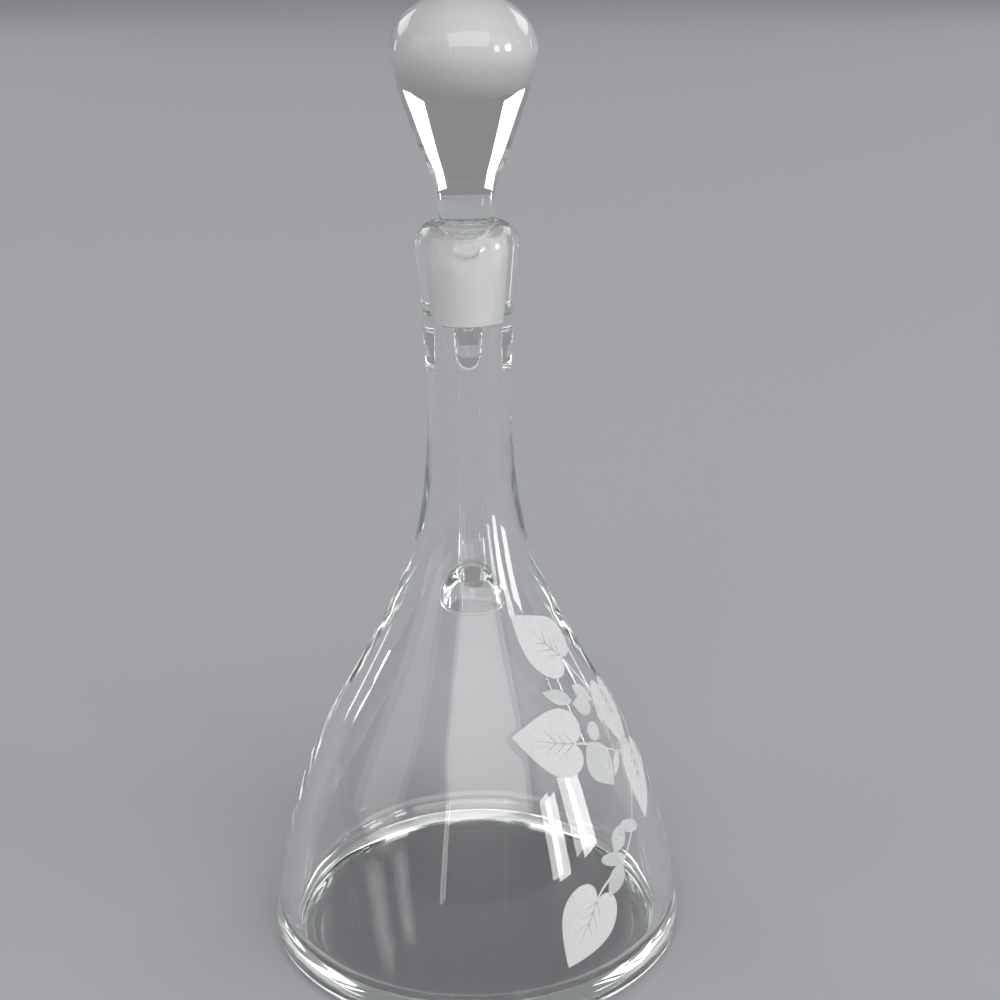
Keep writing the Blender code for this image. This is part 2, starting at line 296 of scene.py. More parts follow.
def drawn_rod(
    name: str, sections: Sequence[Callable[[float], Vector]], sides: int,
) -> bpy.types.Object:
    """Extrude a round rod of unit radius and unit steps, and draw it out through sections.

    Args:
        name: The new piece's name.
        sections: One function for each ring, which gives the place at an angle round it.
        sides: Flats round the rod.

    Returns:
        The closed rod, its faces outward.
    """
    item = started(
        name, bpy.ops.mesh.primitive_circle_add, vertices=sides, radius=1, fill_type="NGON",
    )
    for _ in sections[1:]:
        bpy.ops.mesh.extrude_region_move(TRANSFORM_OT_translate={"value": (0, 0, 1)})
    bpy.ops.object.mode_set(mode="OBJECT")
    for vertex in item.data.vertices:
        angle = math.atan2(vertex.co.y, vertex.co.x)
        vertex.co = sections[round(vertex.co.z)](angle)
    into_edit_mode()
    closed_and_outward()
    return item


def applied(item: bpy.types.Object, kind: str, **settings: object) -> None:
    """Add a modifier to a piece and apply it.

    Args:
        item: The piece.
        kind: The modifier's type.
        settings: The modifier's settings by name.
    """
    alone(item)
    modifier = item.modifiers.new(kind.lower(), kind)
    for key, value in settings.items():
        setattr(modifier, key, value)
    bpy.ops.object.modifier_apply(modifier=modifier.name)


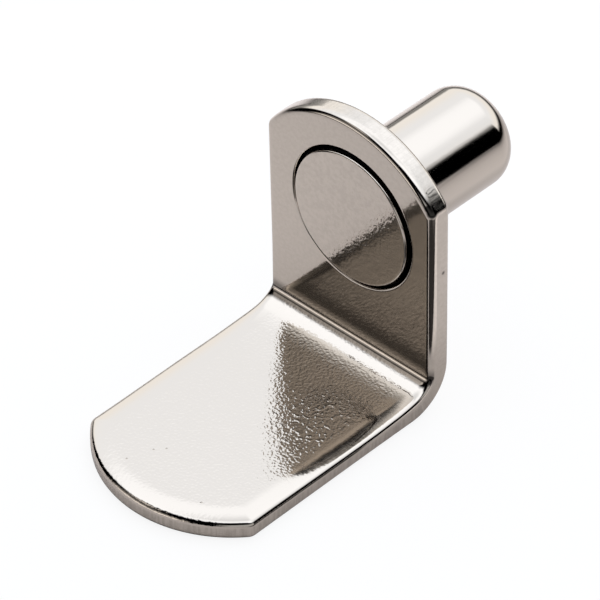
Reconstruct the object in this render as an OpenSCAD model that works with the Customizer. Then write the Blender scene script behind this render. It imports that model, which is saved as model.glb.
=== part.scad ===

TO BE DONE
Take every line from the one containing "Reconstruct the object" to the end of the listing and output it exactly, with nothing else.

FULL SOLUTION
Reconstruct the object in this render as an OpenSCAD model that works with the Customizer. Then write the Blender scene script behind this render. It imports that model, which is saved as model.glb.
=== part.scad ===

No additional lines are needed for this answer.